Jon White
- Born: Jonathan Parker Laidley White 27 February 1935 Wollongong, New South Wales

Rugby union career
- Position: Prop forward

Provincial / State sides
- Years: Team / Apps / (Points)
- New South Wales

International career
- Years: Team / Apps / (Points)
- 1958–65: Wallabies / 24 / (0)

= Jon White (rugby union) =

Australian rugby union player (born 1935)

Jonathan Parker Laidley White (born 27 February 1935) is an Australian former national representative rugby union player who made twenty-four Test appearances for his country between 1958 and 1965. He is regarded as one of Australia's finest rugby football players of the 20th century.

==Biography==

White was born in Wollongong, but the family moved west to Cumnock and White commenced playing rugby union while boarding at The King's School, Parramatta. After leaving school he played with Yeoval club. White captained Central West against New Zealand and South African sides, and was selected for NSW Country.

He debuted as a Wallaby in 1958 against New Zealand, playing in the second row.
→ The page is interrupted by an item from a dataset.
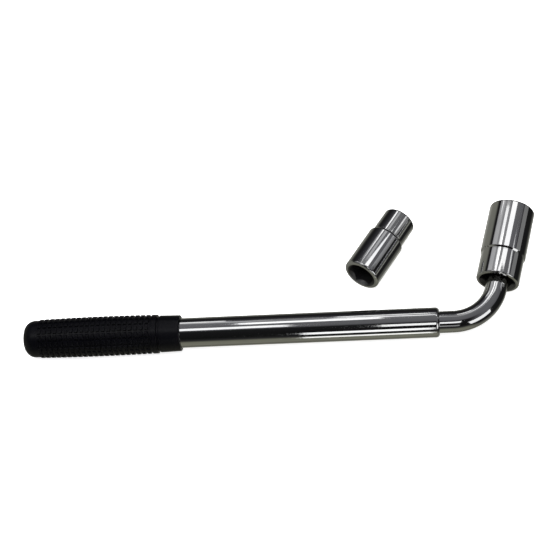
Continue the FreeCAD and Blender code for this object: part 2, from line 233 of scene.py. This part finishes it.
def rounded(corners, closed=False):
    """Points along an outline whose (place, radius, rounding) corners are rounded by arcs."""
    flat = [Vector((x, r)) for x, r, _ in corners]
    last = len(corners) - 1
    points = []
    for k, corner in enumerate(flat):
        rounding = corners[k][2]
        ends_here = not closed and k in (0, last)
        if ends_here:
            points.append(corner)
            continue
        back = flat[k - 1] - corner
        on = flat[(k + 1) % len(flat)] - corner
        hold = min(HOLDING_EDGE, back.length / 3, on.length / 3)
        back.normalize()
        on.normalize()
        half = back.angle(on) / 2
        cut = rounding / math.tan(half)
        points.append(corner + back * (cut + hold))
        if rounding > 0:
            centre = corner + (back + on).normalized() * rounding / math.sin(half)
            start = corner + back * cut - centre
            end = corner + on * cut - centre
            for step in range(ROUNDING_STEPS + 1):
                spoke = start.lerp(end, step / ROUNDING_STEPS)
                points.append(centre + spoke.normalized() * rounding)
        else:
            points.append(corner)
        points.append(corner + on * (cut + hold))
    return points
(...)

For the rest of his Wallaby career he played loosehead prop, and played a significant role in the revival of Australian rugby which occurred in the 1960s.

Rugby historian Jack Pollard judged him "one of the finest forwards Australia has produced, a 187.5 cm, 100 kg (16st) grazier who between 1958 and 1965 did not turn in a bad game for Australia."

In the 1990s, White took up painting, and his works were among those in the "Five Wallabies Fine Art Exhibition" held in Sydney during the 2003 Rugby World Cup.

==Accolades==
In 2009 he was honoured in the fifth set of inductees into the Australian Rugby Union Hall of Fame.

He is a Life Member of the NSW Country Rugby Union.